No longer do you have to physically type an infringing passage or hard-code a link — both actions seeming somehow more “intentional” than simply copying and pasting. But if you don’t know that an “innocent” link can end up embedding an image in a second publication, you may violate a copyright despite your better intentions. Authors can now draw from electronic-only publications and newsletters. Such publications can seem less formal — less permanent, I suppose. As social networking confounds our assumptions of personal privacy, so too does the Internet blur these distinctions. I have more than once been surprised when an author told me that he or she didn’t think something needed to be cited because it was published “only electronically, not in print.“ Material from a company site or emailed to a few hundred clients does, indeed, constitute a previous publication — a fact that must be acknowledged.

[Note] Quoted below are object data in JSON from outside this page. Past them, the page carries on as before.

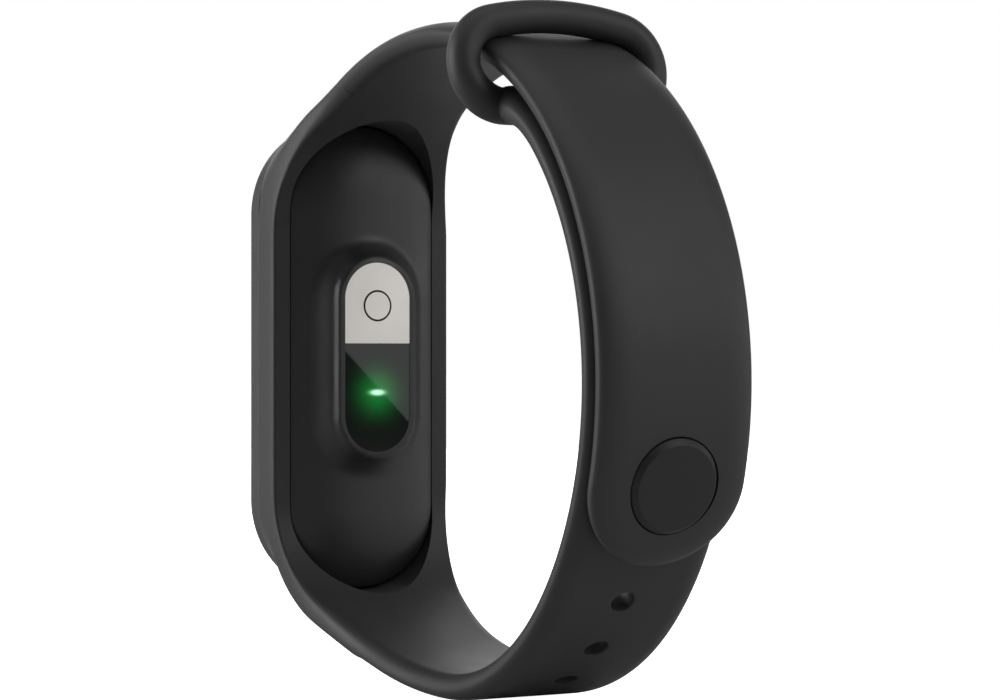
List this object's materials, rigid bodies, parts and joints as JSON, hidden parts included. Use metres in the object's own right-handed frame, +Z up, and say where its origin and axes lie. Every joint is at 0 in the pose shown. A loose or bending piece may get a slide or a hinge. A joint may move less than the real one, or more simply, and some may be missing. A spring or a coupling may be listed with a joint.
{
  "type": "fitness tracker band",
  "caption": "Closed wrist band: a capsule-shaped tracker with a heart-rate sensor, pressed into a soft strap that shuts with a stud and keeper loop.",
  "frame": {"origin": "middle of the wrist opening, halfway across the strap's width", "axes": "+Y along the wrist, +Z up the tracker, +X from the tracker to the clasp; the display faces -X"},
  "size_m": [0.0664, 0.023, 0.0631],
  "materials": {
    "silicone": "soft matte moulded silicone, very fine grain",
    "stud_plastic": "satin moulded plastic",
    "cover_glass": "black-backed glossy glass",
    "adhesive": "dull adhesive tape",
    "case_plastic": "satin moulded plastic",
    "seal_rubber": "matte seal rubber",
    "display": "glossy display panel",
    "flex_film": "glossy polyimide film",
    "gold_contact": "gold-plated contact",
    "circuit_board": "solder-masked board",
    "chip_resin": "matte epoxy",
    "plated_steel": "plated sheet steel",
    "battery_foil": "satin pouch foil",
    "tape": "matte foam tape",
    "rotor_metal": "dense sintered metal",
    "led_resin": "clear green resin",
    "black_foam": "black foam",
    "sensor_glass": "glossy black glass",
    "sensor_silver": "fine satin silver"
  },
  "bodies": {
    "band": {"pocket_frame": "silicone", "upper_strap": "silicone", "lower_strap": "silicone", "keeper_loop": "silicone"},
    "tail": {"strap_tail": "silicone", "stud_cap": "stud_plastic", "stud_post": "stud_plastic"},
    "pod": {"cover_glass": "cover_glass", "glass_adhesive": "adhesive", "front_frame": "case_plastic", "seal_ring": "seal_rubber", "back_shell": "case_plastic", "display_panel": "display", "display_flex": "flex_film", "touch_pad": "gold_contact", "main_board": "circuit_board", "control_chips": "chip_resin", "shield_can": "plated_steel", "antenna": "gold_contact", "battery": "battery_foil", "battery_tape": "tape", "battery_tabs": "plated_steel", "motor_case": "plated_steel", "motor_cover": "plated_steel", "motor_shaft": "plated_steel", "sensor_board": "circuit_board", "green_leds": "led_resin", "photodiode": "chip_resin", "light_barrier": "black_foam", "window_glass": "sensor_glass", "sensor_plate": "sensor_silver", "electrode_disc": "sensor_silver", "charge_contacts": "gold_contact"},
    "rotor": {"motor_rotor": "rotor_metal"}
  },
  "joints": [
    {"name": "pod_release", "type": "slide", "parent": "band", "child": "pod", "axis": [-1, 0, 0], "range_m": [0, 0.02]},
    {"name": "tail_peel", "type": "hinge", "parent": "band", "child": "tail", "pos_m": [0.03143, 0, 0.00731], "axis": [0, -1, 0], "range_deg": [0, 25]},
    {"name": "motor_spin", "type": "hinge", "parent": "pod", "child": "rotor", "pos_m": [-0.0278, 0, -0.0172], "axis": [1, 0, 0], "continuous": true}
  ]
}
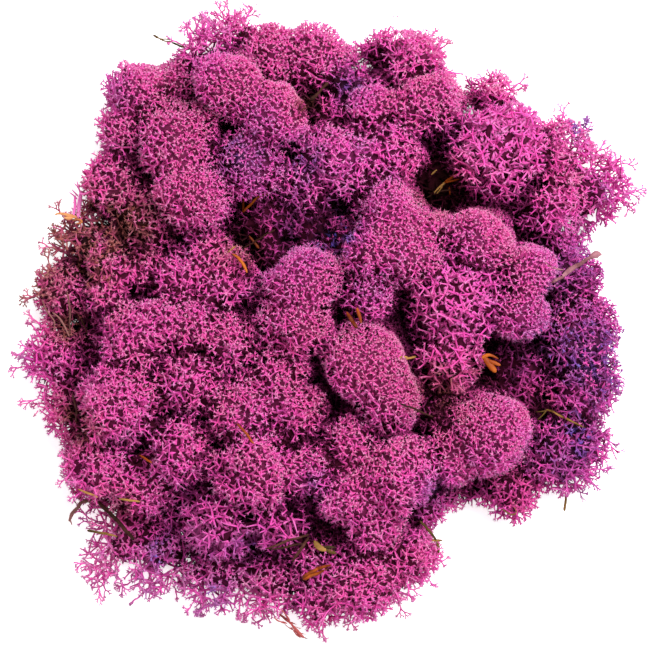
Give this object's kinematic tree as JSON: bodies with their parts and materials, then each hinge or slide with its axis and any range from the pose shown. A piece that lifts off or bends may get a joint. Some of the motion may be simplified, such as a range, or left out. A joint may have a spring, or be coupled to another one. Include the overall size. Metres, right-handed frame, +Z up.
{
  "type": "moss clump",
  "caption": "Loose clump of dyed reindeer moss: finely branched, rounded cushions packed close on cut bases, with needles, twigs and dry scraps caught in it.",
  "frame": {"origin": "on the ground under the middle of the clump's box", "axes": "+Z up out of the cut bases, +X to the right and +Y to the top of the clump as it is seen from straight above"},
  "size_m": [0.252, 0.2494, 0.0748],
  "materials": {
    "pink_moss": "matt, soft and springy",
    "rose_moss": "matt, soft and springy",
    "violet_moss": "matt, soft and springy",
    "plum_moss": "matt, soft and springy",
    "brown_moss": "matt, dry",
    "dark_bark": "matt bark",
    "rust_needle": "slightly waxy",
    "mauve_stem": "matt, dry",
    "straw": "matt, dry",
    "tan_scrap": "matt, dry",
    "red_scrap": "matt, dry"
  },
  "bodies": {
    "root": {"back_left_crown": "pink_moss", "back_left_cushion": "pink_moss", "back_left_shoulder": "pink_moss", "left_upper_fringe": "rose_moss", "back_edge_tuft": "rose_moss", "back_ridge": "rose_moss", "back_right_crown": "pink_moss", "back_right_cushion": "pink_moss", "violet_nub": "violet_moss", "back_centre_cushion": "violet_moss", "lone_head": "rose_moss", "right_net_cushion": "pink_moss", "right_upper_fringe": "rose_moss", "shaded_hollow_tuft": "plum_moss", "shaded_inner_tuft": "plum_moss", "blue_tipped_nub": "violet_moss", "centre_crown": "pink_moss", "centre_right_dome": "pink_moss", "centre_net_cushion": "pink_moss", "right_inner_dome": "rose_moss", "small_inner_dome": "violet_moss", "left_centre_dome": "pink_moss", "round_centre_dome": "pink_moss", "shaded_right_hollow": "plum_moss", "front_right_dome": "pink_moss", "front_dome": "pink_moss", "front_violet_tuft": "violet_moss", "left_net_cushion": "pink_moss", "left_small_heads": "pink_moss", "left_edge_head": "pink_moss", "brown_dead_tuft": "brown_moss", "left_edge_fringe": "pink_moss", "left_front_ridge": "pink_moss", "left_front_cushion": "pink_moss", "left_front_corner": "pink_moss", "inner_front_cushion": "pink_moss", "front_left_dome": "pink_moss", "front_net_cushion": "pink_moss", "front_left_fringe": "rose_moss", "front_fringe": "violet_moss", "front_edge_dome": "pink_moss", "right_back_shoulder": "plum_moss", "right_side_cushion": "violet_moss", "right_front_cushion": "violet_moss", "right_front_shade": "plum_moss", "forked_twig": "dark_bark", "dry_leaf_stem": "mauve_stem", "pine_needle_pair": "rust_needle", "pine_needle_centre": "rust_needle", "brown_needle_front": "dark_bark", "thin_stem_right": "straw", "grass_blade_left": "straw", "grass_blade_back": "straw", "dark_twig_back": "dark_bark", "curved_stem_front": "straw", "dry_leaf_scrap": "straw", "bud_scale": "rust_needle", "bark_scrap_left": "tan_scrap", "bark_strip_front": "red_scrap"}
  },
  "joints": []
}
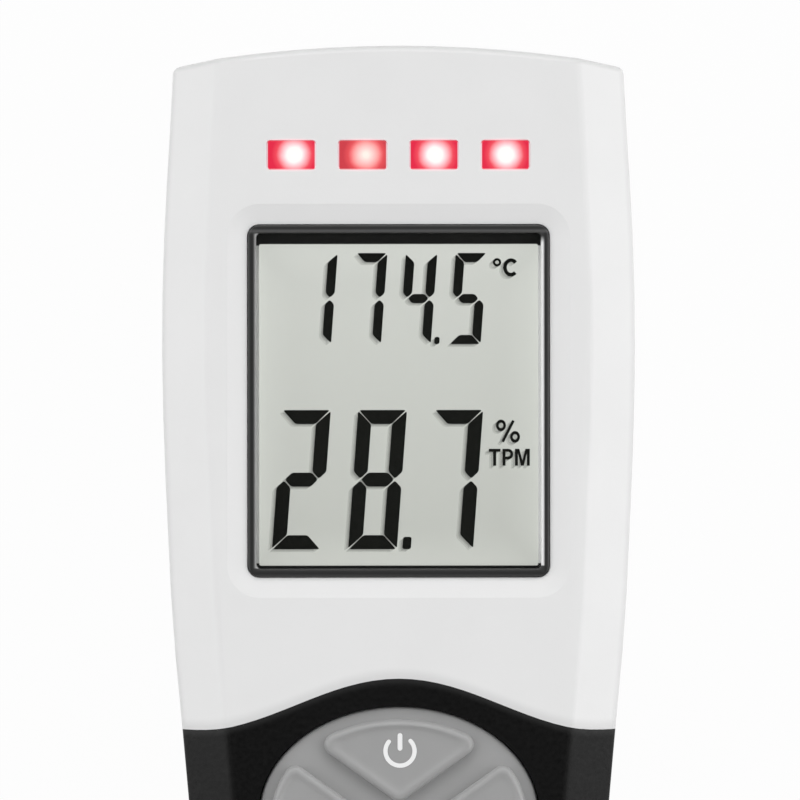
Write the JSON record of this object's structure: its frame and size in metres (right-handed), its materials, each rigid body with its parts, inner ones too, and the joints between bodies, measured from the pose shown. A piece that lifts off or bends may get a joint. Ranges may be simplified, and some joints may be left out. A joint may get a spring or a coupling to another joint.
{
  "type": "frying oil tester",
  "caption": "Handheld tester for frying oil: a flat display head with signal lamps, a soft grip with an oval keypad, and a long steel probe with a guarded sensor at its tip.",
  "frame": {"origin": "centre of the bounding box in X and Y, on the surface that the tester's back lies on", "axes": "+Z out of the display, +Y towards the head's far end, -Y towards the probe's tip, +X to the right as the display is read"},
  "size_m": [0.0544, 0.349, 0.0277],
  "materials": {
    "white_plastic": "satin",
    "grip_skin": "soft matt",
    "seal": "matt",
    "screw_steel": "bright",
    "bezel_plastic": "satin",
    "lens": "clear",
    "mask": "gloss",
    "cell": "matt",
    "light_guide": "satin",
    "contact_rubber": "matt",
    "board": "satin",
    "lamp_red": "translucent",
    "chip": "matt",
    "gold": "bright",
    "nylon": "satin",
    "keypad": "soft satin",
    "box_plastic": "satin",
    "cell_wrap": "gloss",
    "cable": "matt",
    "collar_plastic": "satin",
    "probe_steel": "brushed",
    "ceramic": "satin"
  },
  "bodies": {
    "housing": {"front_shell": "white_plastic", "back_shell": "white_plastic", "front_grip": "grip_skin", "back_grip": "grip_skin", "shell_seal": "seal", "housing_screws": "screw_steel", "display_bezel": "bezel_plastic", "display_lens": "lens", "display_mask": "mask", "display_cell": "cell", "display_backlight": "light_guide", "contact_strips": "contact_rubber", "circuit_board": "board", "board_screws": "screw_steel", "lamp_window_1": "lamp_red", "lamp_window_2": "lamp_red", "lamp_window_3": "lamp_red", "lamp_window_4": "lamp_red", "signal_lamps": "light_guide", "processor_chip": "chip", "memory_chip": "chip", "buzzer": "chip", "key_contacts": "gold", "cable_socket": "nylon", "keypad_mat": "keypad", "battery_box": "box_plastic", "battery_left": "cell_wrap", "battery_right": "cell_wrap", "battery_springs": "screw_steel", "battery_plates": "screw_steel", "sensor_cable": "cable", "cable_plug": "nylon", "probe_collar": "collar_plastic", "collar_seal": "seal", "tube_nut": "screw_steel", "probe_tube": "probe_steel", "tip_socket": "probe_steel", "sensor_guard": "probe_steel", "sensor_plate": "ceramic", "sensor_tracks": "gold", "heat_sensor": "ceramic", "plate_seal": "seal"},
    "power_key": {"power_key": "keypad"},
    "left_key": {"left_key": "keypad"},
    "right_key": {"right_key": "keypad"},
    "lower_key": {"lower_key": "keypad"},
    "battery_cover": {"battery_cover": "box_plastic", "cover_seal": "seal"}
  },
  "joints": [
    {"name": "power_key_press", "type": "slide", "parent": "housing", "child": "power_key", "axis": [0, 0, -1], "range_m": [0, 0.0008], "stiffness_N_per_m": 1500, "springref_m": -0.0002},
    {"name": "left_key_press", "type": "slide", "parent": "housing", "child": "left_key", "axis": [0, 0, -1], "range_m": [0, 0.0008], "stiffness_N_per_m": 1500, "springref_m": -0.0002},
    {"name": "right_key_press", "type": "slide", "parent": "housing", "child": "right_key", "axis": [0, 0, -1], "range_m": [0, 0.0008], "stiffness_N_per_m": 1500, "springref_m": -0.0002},
    {"name": "lower_key_press", "type": "slide", "parent": "housing", "child": "lower_key", "axis": [0, 0, -1], "range_m": [0, 0.0008], "stiffness_N_per_m": 1500, "springref_m": -0.0002},
    {"name": "battery_cover_swing", "type": "hinge", "parent": "housing", "child": "battery_cover", "pos_m": [0, 0.0632, 0.0003], "axis": [1, 0, 0], "range_deg": [0, 70]}
  ]
}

And I won’t even get into the problems that “preprints” can cause an editor who is trying to make sense of a reference list.

I wonder whether any publication can get it totally right all the time — no matter how rigorous its peer-review and editorial due diligence may be. When authors sign their copyright assignment forms for us, we have to assume (trust) that they do have the rights to assign that permission to us. If we make a mistake, we do what we can to correct it — even correcting an article in our online archives so as not to perpetuate errors. It can be embarrassing, but it is necessary.

When most anyone can set up a website and hold forth on any topic, rules governing both plagiarism and copyright infringement remain as rigorous as always — but are harder to apply. The sobering lesson (see page 12) is that a good quality system relies on human beings and necessary documentation, source identification, and proper tracking. Manuscripts and data constitute our editorial “raw materials,” and at least our (thankfully rare) tracking slip-ups don’t end up jeopardizing human health. All we can do is own up to them and assure our authors that we do, indeed, have good systems in place to protect their valuable intellectual property.